Dimensions variable.
N7433.35 .U6 T73 V.1-9 ARTLCKS

Tragic Book is a set of nine collaborative artists' books organized by book artist Christopher Wilde and published by his Artichoke Yink Press. As Wilde himself describes it, the books were conceived as “the opposite of a comic book…a compendium of tragedies large and small.” What this meant in practice, however, evolved over the twelve years. At the beginning, in 1993, the youthful content was focused upon the odd and disgusting; the aesthetic was very “’zine:” hand-drawn, photocopied, and staple-bound. Issue number three (1993) moved beyond staple binding, but the grotesque aesthetic continued in the production of latex covers molded to resemble vomit.
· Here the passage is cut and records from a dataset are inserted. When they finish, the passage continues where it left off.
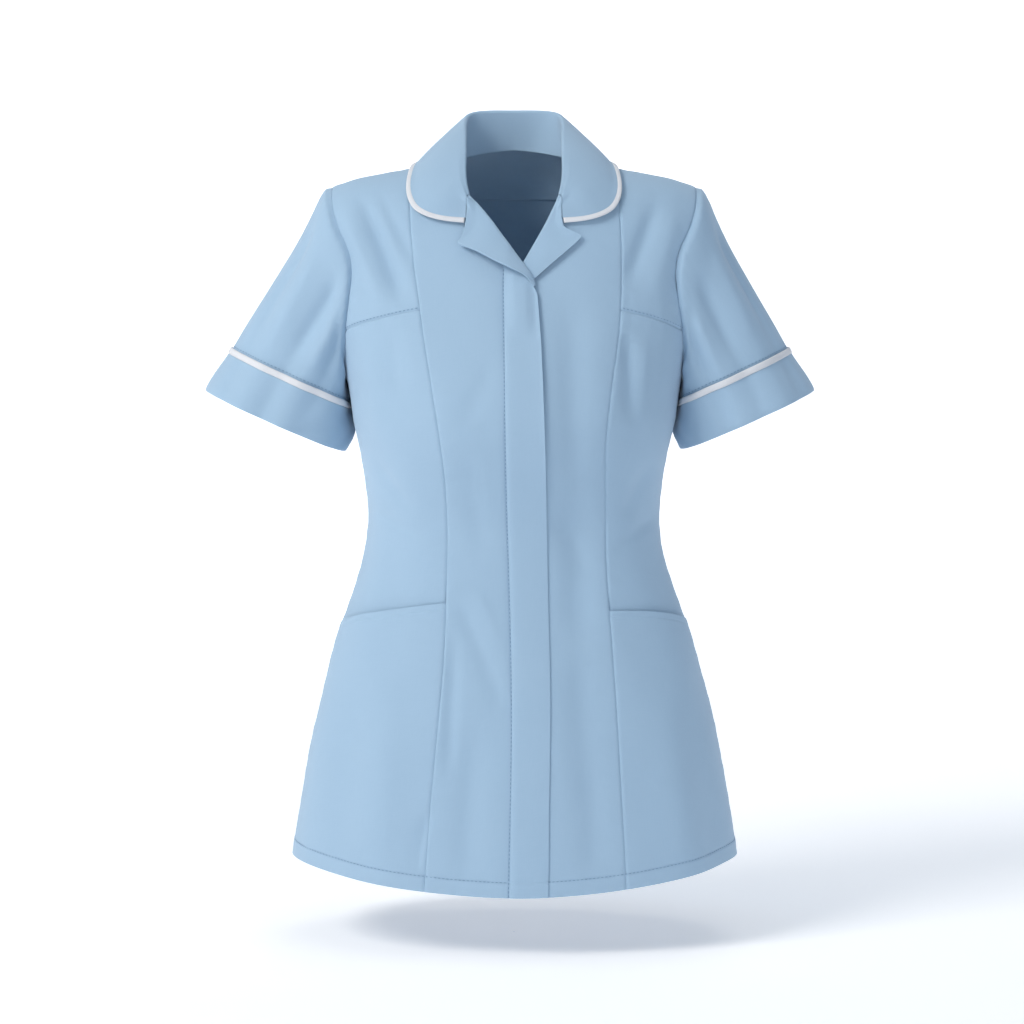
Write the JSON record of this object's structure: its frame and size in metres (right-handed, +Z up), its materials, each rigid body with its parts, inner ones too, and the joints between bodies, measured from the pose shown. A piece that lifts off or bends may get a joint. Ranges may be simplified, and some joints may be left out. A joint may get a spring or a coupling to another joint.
{
  "type": "zip-front tunic",
  "caption": "Fitted work tunic, filled out as worn, with a piped revere collar, a fly over the front zip, princess seams, hip pockets and short cuffed sleeves.",
  "frame": {"origin": "inside the shoulders on the middle plane, level with the tops of the side neck edges", "axes": "+Z up along the body, -Y out of the front, +X to the viewer's right"},
  "size_m": [0.6066, 0.2855, 0.7665],
  "materials": {
    "cloth": "matt sky-blue polycotton twill",
    "piping": "white corded piping",
    "zip_tape": "woven tape",
    "zip_teeth": "moulded coil",
    "zip_metal": "satin"
  },
  "bodies": {
    "tunic": {"front_overlap": "cloth", "front_underlap": "cloth", "chest_yoke_L": "cloth", "chest_yoke_R": "cloth", "side_front_L": "cloth", "side_front_R": "cloth", "pocket_L": "cloth", "pocket_R": "cloth", "side_back_L": "cloth", "side_back_R": "cloth", "back_centre": "cloth", "back_facing": "cloth", "fly": "cloth", "collar": "cloth", "collar_piping": "piping", "lapel_L": "cloth", "lapel_R": "cloth", "sleeve_L": "cloth", "sleeve_R": "cloth", "cuff_L": "cloth", "cuff_R": "cloth", "cuff_piping_L": "piping", "cuff_piping_R": "piping", "zip_tape_L": "zip_tape", "zip_tape_R": "zip_tape", "zip_chain": "zip_teeth", "zip_slider": "zip_metal"},
    "pull_tab": {"zip_pull": "zip_metal"}
  },
  "joints": [
    {"name": "pull_tab_hinge", "type": "hinge", "parent": "tunic", "child": "pull_tab", "pos_m": [0.00517, -0.09351, -0.12654], "axis": [-1, 0, 0], "range_deg": [0, 4]}
  ]
}
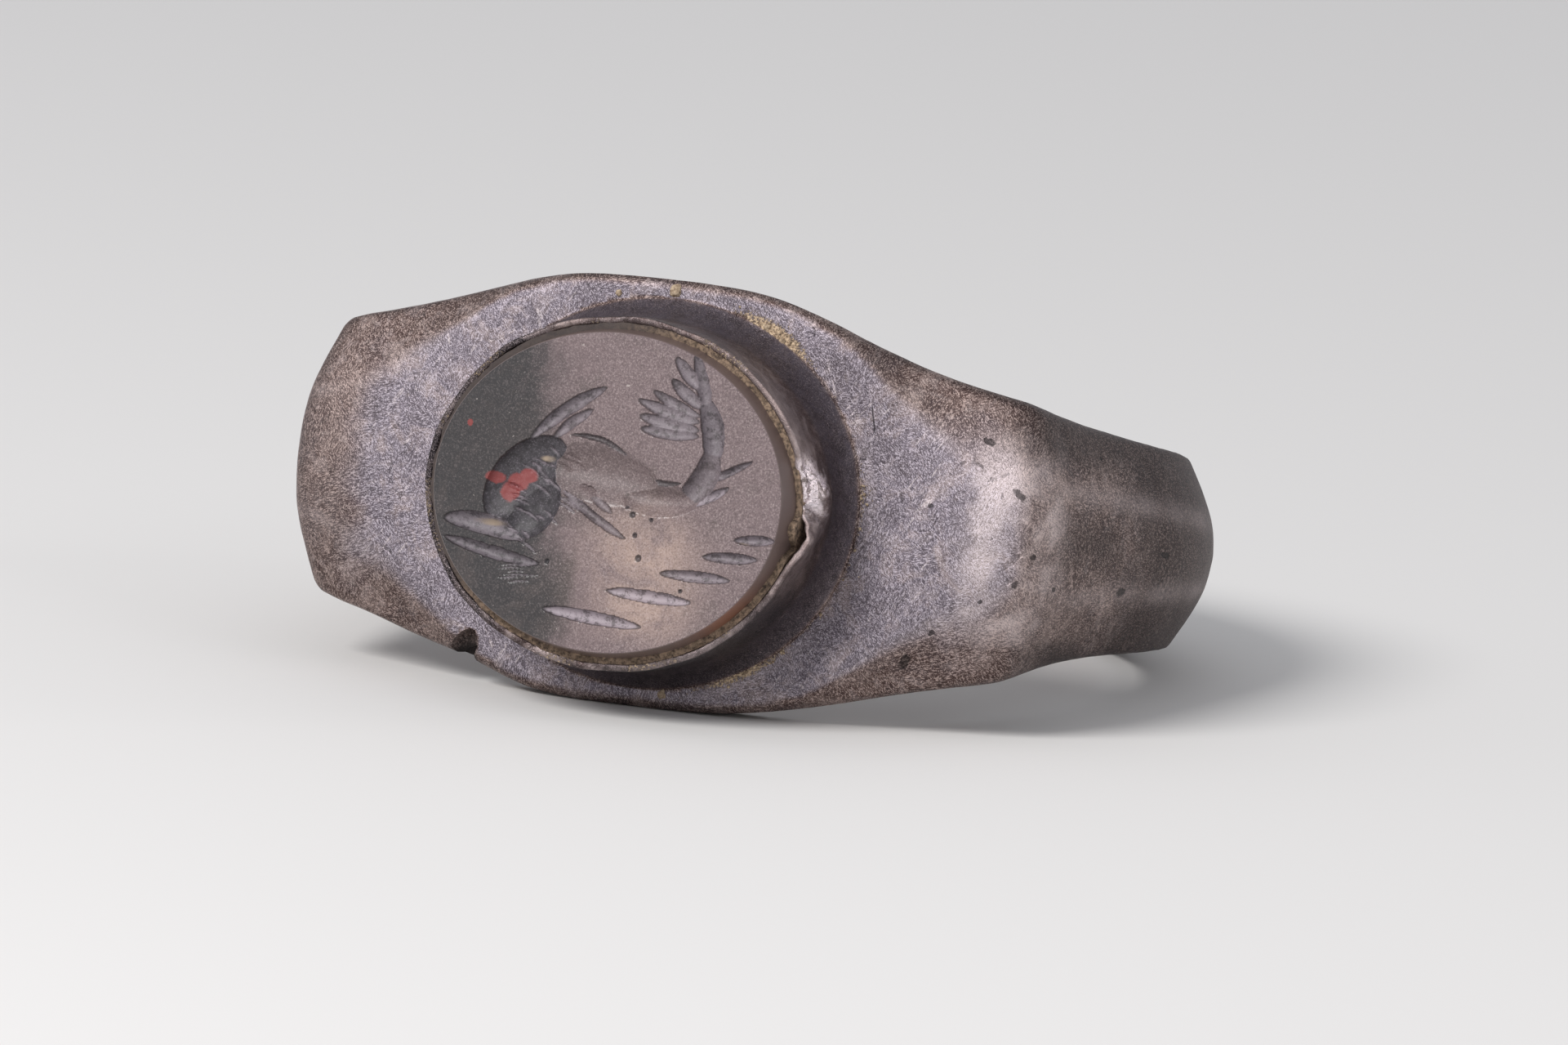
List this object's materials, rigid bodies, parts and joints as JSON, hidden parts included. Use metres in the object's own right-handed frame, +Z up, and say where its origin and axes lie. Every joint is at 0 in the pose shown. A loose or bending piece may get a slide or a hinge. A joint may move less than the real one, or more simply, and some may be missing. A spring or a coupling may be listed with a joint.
{
  "type": "intaglio finger ring",
  "caption": "Silver finger ring with widening flat shoulders and a tall oval collar that holds a flat stone, engraved with a sea-goat.",
  "frame": {"origin": "under the middle of the ring, on the surface that it lies on", "axes": "+X along the bezel to its right-hand end, +Y from the bezel towards the hoop's back, +Z up"},
  "size_m": [0.0236, 0.0248, 0.0113],
  "materials": {
    "silver": "tarnished, with fine short scratches",
    "chalcedony": "polished and cloudy",
    "setting_paste": "dry and crumbly"
  },
  "bodies": {
    "root": {"ring_band": "silver", "engraved_stone": "chalcedony", "setting_paste": "setting_paste"}
  },
  "joints": []
}
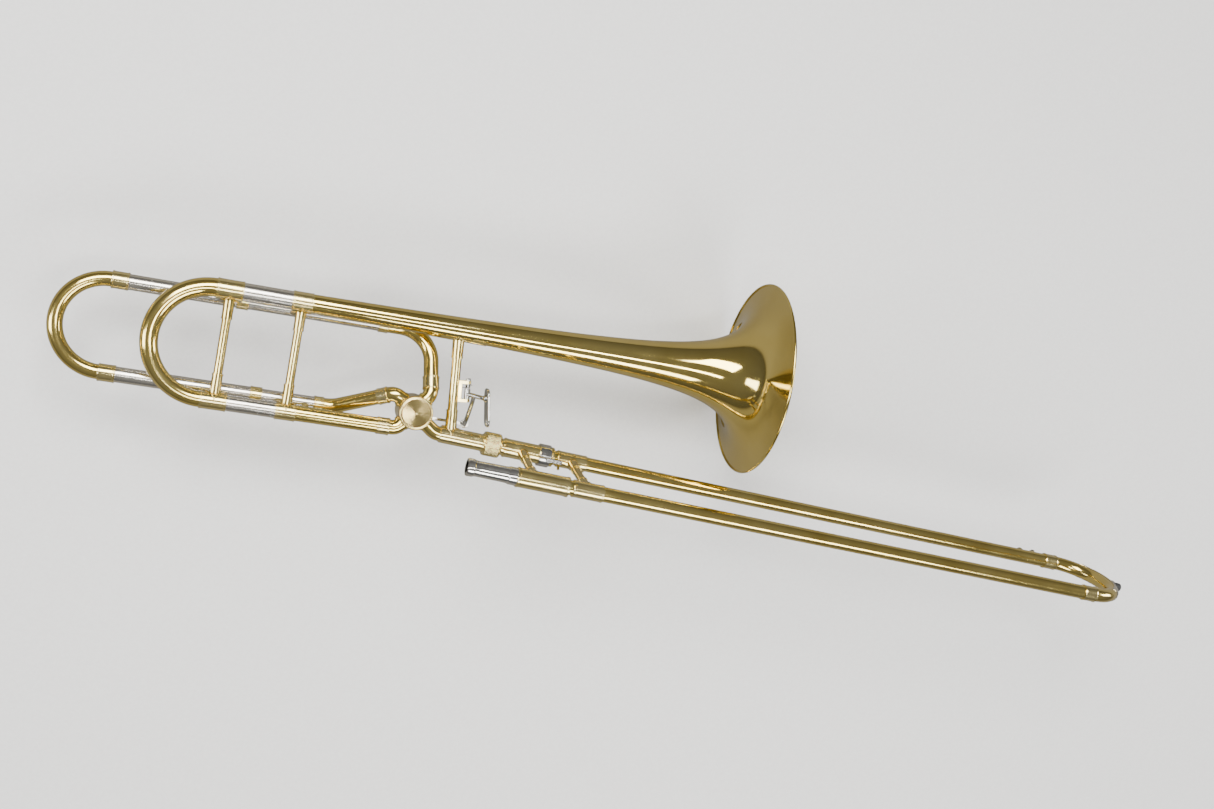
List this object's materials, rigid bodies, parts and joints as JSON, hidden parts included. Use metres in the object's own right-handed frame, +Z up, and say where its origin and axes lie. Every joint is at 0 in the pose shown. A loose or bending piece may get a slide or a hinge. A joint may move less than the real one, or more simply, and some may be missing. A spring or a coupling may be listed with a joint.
{
  "type": "tenor trombone",
  "caption": "Tenor trombone with rotary-valve F attachment, flared bell, working hand slide, tuning slides, thumb lever and water key.",
  "frame": {"origin": "centre of the bell's mouth, in the plane of the rim wire's centre", "axes": "+X out of the bell along its axis, +Z up with the bell section lying flat, +Y towards the player's left; the hand slide runs forward on the -Y side and its plane leans 12 degrees outwards from the vertical"},
  "size_m": [1.2452, 0.2968, 0.2159],
  "materials": {
    "lacquered_brass": "clear gloss lacquer",
    "turned_brass": "turned, fine rings",
    "nickel_silver": "drawn and polished",
    "silver_plate": "polished silver plate",
    "plated_steel": "satin nickel plate",
    "rubber": "matte",
    "felt": "pressed felt",
    "cork": "matte cork"
  },
  "bodies": {
    "bell_section": {"bell": "lacquered_brass", "bell_rim_wire": "lacquered_brass", "tuning_sleeve_upper": "nickel_silver", "tuning_sleeve_lower": "nickel_silver", "sleeve_ferrules": "lacquered_brass", "neck_tube": "lacquered_brass", "neck_brace": "lacquered_brass", "hand_brace_rod": "lacquered_brass", "hand_brace_receiver": "lacquered_brass", "hand_brace_bell_foot": "lacquered_brass", "receiver_tube": "lacquered_brass", "valve_casing": "lacquered_brass", "bearing_plate": "turned_brass", "stop_plate": "lacquered_brass", "stop_bumpers": "rubber", "valve_knuckles": "lacquered_brass", "valve_ferrules": "lacquered_brass", "wrap_bend": "lacquered_brass", "wrap_return": "lacquered_brass", "wrap_sleeves": "nickel_silver", "wrap_runs": "nickel_silver", "wrap_rings": "lacquered_brass", "wrap_stays": "lacquered_brass", "lever_bracket": "lacquered_brass", "hinge_screw": "plated_steel", "lever_spring": "plated_steel"},
    "main_tuning_slide": {"main_bow": "lacquered_brass", "main_bow_legs": "nickel_silver", "main_bow_ferrules": "lacquered_brass", "bow_brace": "lacquered_brass"},
    "f_tuning_slide": {"wrap_bow": "lacquered_brass", "wrap_bow_legs": "nickel_silver", "wrap_bow_ferrules": "lacquered_brass"},
    "valve_rotor": {"rotor": "turned_brass", "stop_arm": "plated_steel"},
    "valve_cap": {"valve_cap": "turned_brass"},
    "thumb_lever": {"thumb_lever": "plated_steel"},
    "lever_link": {"link_rod": "plated_steel"},
    "lock_nut": {"lock_nut": "lacquered_brass"},
    "inner_slide": {"slide_tenon": "lacquered_brass", "cork_barrels": "lacquered_brass", "inner_tubes": "nickel_silver", "slide_corks": "felt", "slide_hand_brace": "nickel_silver", "mouthpiece_receiver": "silver_plate", "leadpipe": "lacquered_brass"},
    "slide_lock": {"slide_lock": "plated_steel"},
    "outer_slide": {"outer_tubes": "lacquered_brass", "handle_ferrules": "lacquered_brass", "outer_slide_brace": "nickel_silver", "slide_crook": "lacquered_brass", "crook_ferrules": "lacquered_brass", "bow_guard": "nickel_silver", "slide_bumper": "rubber", "key_saddle": "plated_steel", "key_pin": "plated_steel", "key_spring": "plated_steel"},
    "water_key": {"water_key": "plated_steel", "key_cork": "cork"}
  },
  "joints": [
    {"name": "main_tuning", "type": "slide", "parent": "bell_section", "child": "main_tuning_slide", "axis": [-1, 0, 0], "range_m": [0, 0.045]},
    {"name": "f_tuning", "type": "slide", "parent": "bell_section", "child": "f_tuning_slide", "axis": [-1, 0, 0], "range_m": [0, 0.08]},
    {"name": "thumb_press", "type": "hinge", "parent": "bell_section", "child": "thumb_lever", "pos_m": [-0.32079, -0.06443, 0.002], "axis": [-0.0767, 0.9971, 0], "range_deg": [0, 20.21], "stiffness_Nm_per_rad": 0.3, "springref_deg": -34.38},
    {"name": "rotor_turn", "type": "hinge", "parent": "bell_section", "child": "valve_rotor", "pos_m": [-0.3735, -0.094, 0], "axis": [0, 0, -1], "range_deg": [0, 90.01]},
    {"name": "link_push", "type": "slide", "parent": "bell_section", "child": "lever_link", "axis": [-0.9971, -0.0767, 0], "range_m": [0, 0.01203]},
    {"name": "cap_unscrew", "type": "hinge", "parent": "bell_section", "child": "valve_cap", "pos_m": [-0.3735, -0.094, 0.018], "axis": [0, 0, 1], "continuous": true},
    {"name": "nut_turn", "type": "hinge", "parent": "bell_section", "child": "lock_nut", "pos_m": [-0.282, -0.1173, 0], "axis": [0.9981, -0.061, 0], "continuous": true},
    {"name": "slide_angle", "type": "hinge", "parent": "bell_section", "child": "inner_slide", "pos_m": [-0.282, -0.1173, 0], "axis": [0.9981, -0.061, 0], "range_deg": [-15, 15]},
    {"name": "slide_lock_turn", "type": "hinge", "parent": "inner_slide", "child": "slide_lock", "pos_m": [-0.2261, -0.12072, 0], "axis": [0.9981, -0.061, 0], "range_deg": [0, 23]},
    {"name": "hand_slide", "type": "slide", "parent": "inner_slide", "child": "outer_slide", "axis": [0.9981, -0.061, 0], "range_m": [0, 0.6]},
    {"name": "water_key_press", "type": "hinge", "parent": "outer_slide", "child": "water_key", "pos_m": [0.40787, -0.15687, -0.01232], "axis": [0.0597, 0.9763, 0.2079], "range_deg": [0, 17], "stiffness_Nm_per_rad": 0.1, "springref_deg": -22.92}
  ],
  "couplings": [
    {"joint": "rotor_turn", "follows": "thumb_press", "ratio": 4.4526},
    {"joint": "link_push", "follows": "thumb_press", "m_per_rad": 0.034072}
  ]
}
By 2001, the year in which issue number eight was produced, the concept of tragedy had become much more tangible, the events of September 11 having taken place outside Wilde’s window in the midst of the issue’s production. The book itself had by this time moved into the realm of fine press production: number eight is traditionally bound in small format, printed using multiple processes including letterpress and lithography, and covered in commercially produced lenticular images. Indeed, one of the series’ most interesting aspects is its stylistic evolution which parallels the publisher’s and artists’ increasing commitment to the project as well as the maturing of their own careers. Some of the artists (including Mark Wagner, Marshall Weber, and Scott Teplin) have, in fact, gone on to establish quite successful careers in visual art and poetry in New York, Los Angeles, and elsewhere. Each issue exists in an edition that corresponds roughly with the number of contributors. Contributors were not paid for their efforts, and no issues were offered for sale; accordingly, Stanford's copies are the first to be held in any library collection.


2009-2010

Les Robes de Paul Poiret.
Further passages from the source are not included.